Friday, November 22, 2013

Day 110 of 365: What I Don't Miss

People mean well when they ask if I miss teaching. The problem is, I get it all the time.

I'll mention that I used to teach preschool and early education and people coo over my former career field. They'll gasp at the idea that my job could ever be stressful. They'll then ask, "But do you miss it?"

I know they don't necessarily mean it as so, but I hear, "But do you miss it?" as, "You know you'll eventually return because you love those kids so darn much, right?"

But I won't. That's the thing. I love the kiddos, but it's not enough to stay. And it will not be enough to return. As someone who plans on staying at home when she has kids, if I want to devote my time and energy to teaching a young child about the world, I'll do it with my own children. Because there is so much I don't miss about teaching:

1. I don't miss the large classroom sizes squeezed into small classroom spaces. Everyone gets agitated when they're confined to crowded spots (just look at how people act during rush hour traffic). So much of the behavioral issues I saw could've been avoided had the kids had their own space. So much of what frustrates teachers would be alleviated if the overall number of students were cut in half. The worst feeling you can have as a teacher is when you realize you are not teaching, but serving as crowd control.

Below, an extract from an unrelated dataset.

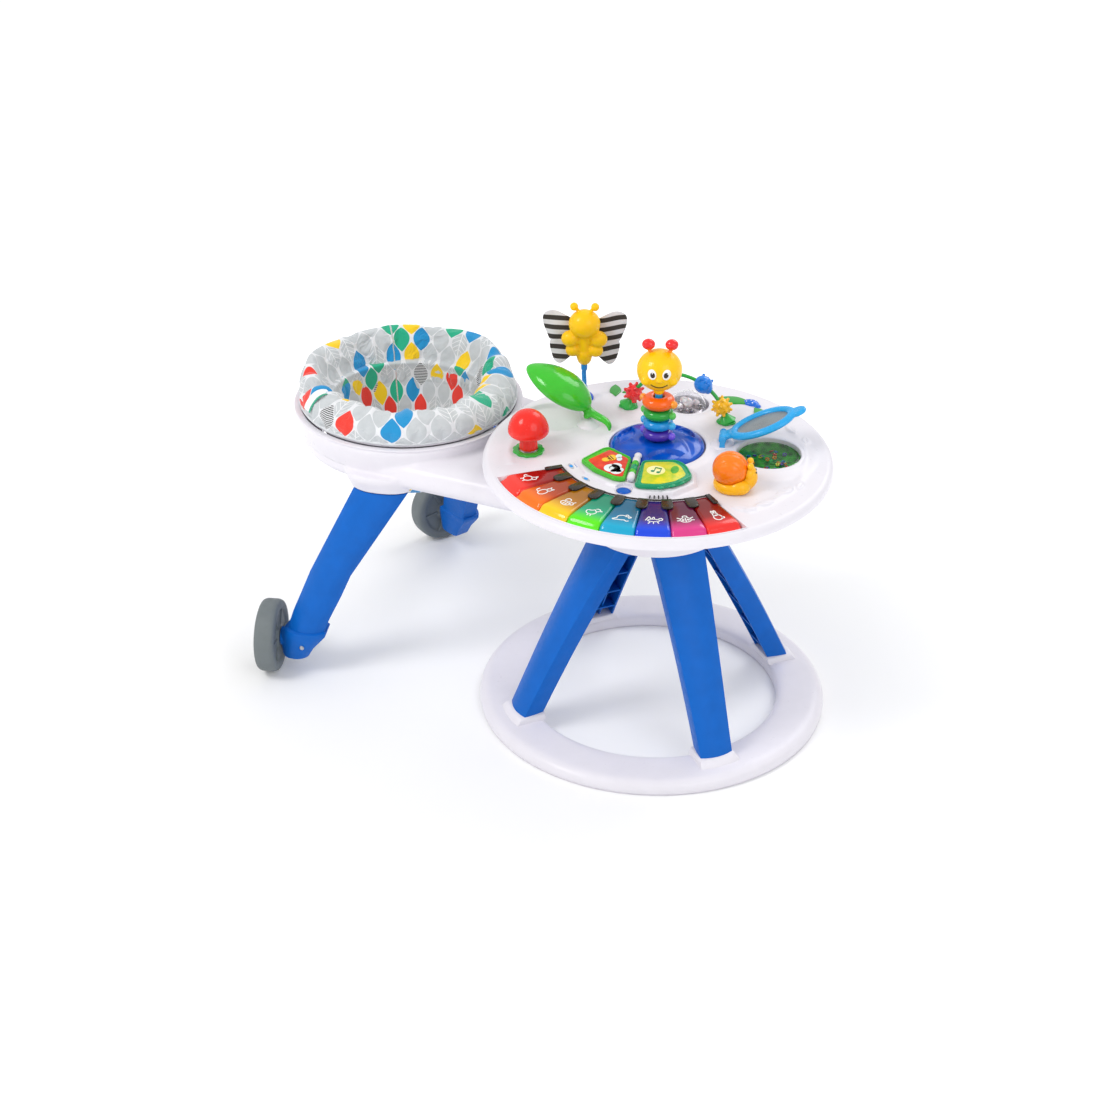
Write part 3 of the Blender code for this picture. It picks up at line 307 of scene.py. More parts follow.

2. I don't miss the long hours. Very rarely does preschool/early education fit into school-hour format. So many places open at 6 in the morning and close at 6 at night and some of those kids get dropped off at opening and picked up at closing. And for some, that's unavoidable. But it doesn't make a teacher's life any easier when they walk into a room already filled to the brink with students and leave at night with so many students still there. It's not healthy to be constantly on with next to zero down time.

3. I don't miss my students forgetting who I am. With the exception of my Pre-Kers, none of my students will remember who I am. Case in point: a month before quitting, I ran into an old student and his mother at the grocery store. I exchanged a few pleasantries with the mom, said hi to my former student, and went on my way. From behind me, I could hear, "Mommy, who was that?"
Oh, no one. Just the person who taught you how to wash your hands. Just the person who snuggled you as she gave you your nebulizer after getting pneumonia. Just the person who taught you the beginning of sign language and the alphabet. Just the person who looked after you for 40 hours a week for an entire year.

4. I don't miss administration. I don't miss the general lack of support when things got tough. I don't miss being told to work nights and weekends and during my break -- without pay -- because it was "for the children". I don't miss watching leader after leader after leader shrug their shoulders at me and go, "You're the teacher. You need to make it work."

5. I don't miss parents who felt I could do no right. I've been yelled at for everything from a 5-year-old leaving his mittens behind on the playground to a 2-year-old who was teething. I'd then hear my own friends and family members talk about their own children in child care, accusing the teachers of everything from, "They let the kids climb on the chairs," to, "They lied about his fever so they'd have one fewer kid in the classroom." I'd hear it with that sinking feeling in my heart because I know that, verbatim, that is what my kiddos' parents were saying about me.

6. I don't miss being stressed out to the point that I didn't understand why I was doing this job in the first place. Burnout turned me into someone who dealt with the aforementioned and couldn't even see the point of it. People would say it was for the children; people would say it was to raise a better generation. But I didn't see it anymore. All I saw was stress and frustration and a dead end.

I don't regret being an early education teacher. I met some incredible people, learned some interesting things on how children act and interact, and walked away with just a little bit more knowledge than I had coming in. But I will never -- ever -- return to teaching.